For television programs, bracket the channel, country of origin, and start and end year.

The Sopranos (HBO, US, 1999–2007)

If the show is ongoing leave the dash open-ended.

Mad Men (AMC, US, 2007–)

For foreign television programs, list the original title, followed by English title, director’s name, country of origin, and release year:

Befrielsesbilder/Pictures of a Liberation (Lars von Trier, DK, 1982)

Any multimedia—websites, videogames, CD-ROMs—are followed by author (if applicable), manufacturer, and date of first release, in brackets.

Cite the author/editor, full electronic address, and year the document was accessed, in lieu of the date of publication.

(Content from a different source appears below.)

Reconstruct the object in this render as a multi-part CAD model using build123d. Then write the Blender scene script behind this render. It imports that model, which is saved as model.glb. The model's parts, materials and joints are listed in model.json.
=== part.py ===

Gauntlett, David. 2001. Essay Writing: The Essential Guide. http://ww.leeds.ac.uk/ics/study3/htm.

If you can’t state the author/editor, use the following citation:

The Stakehouse, BBC Forum. 2001. Bad Girls. http://64.37.116.100.stakehouse/ubb/Forum2/HTML/000346.html.

P E R M I S S I O N S

All permissions, including picture permission, must be obtained and paid.

I L L U S T R A T I O N S

The author must obtain copyright for the use of any illustrations. We accept JPGS and TIFF files at 300 DPI.

When including pictures for publication, you must:

Number each picture as it appears sequentially in text

Identify files with the author’s name and a brief title of picture

03_GustavKlimt_TheKiss.jpg

C A P T I O N S

You must include a separate list of illustration captions. Number your captions to correspond exactly to the illustration number. These should also include credit source.

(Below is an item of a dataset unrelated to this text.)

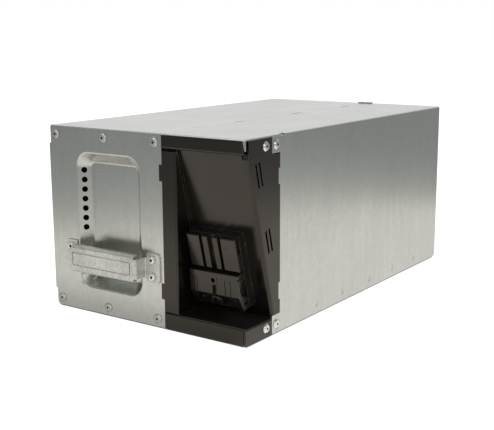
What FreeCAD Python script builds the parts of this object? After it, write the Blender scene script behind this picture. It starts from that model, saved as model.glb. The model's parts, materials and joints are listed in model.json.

Fred Astaire in Top Hat. Courtesy: British Film Institute



ALL MANUSCRIPTS ARE SUBJECT TO THE FOLLOWING PUBLISHING AGREEMENT

C O P Y R I G H T

Copyright on articles published in Framework rests with Framework and Wayne State University Press, unless otherwise agreed by editors and publisher.

R E - P U B L I C A T I O N

Authors are free to reprint their work—with due acknowledgement to Framework and Wayne State University Press—in any subsequent volumes that they write or edit.

Framework, Wayne State University Press, and author must agree on re-publication.

P U B L I C A T I O N  R I G H T

Framework reserves the right not to publish commissioned work.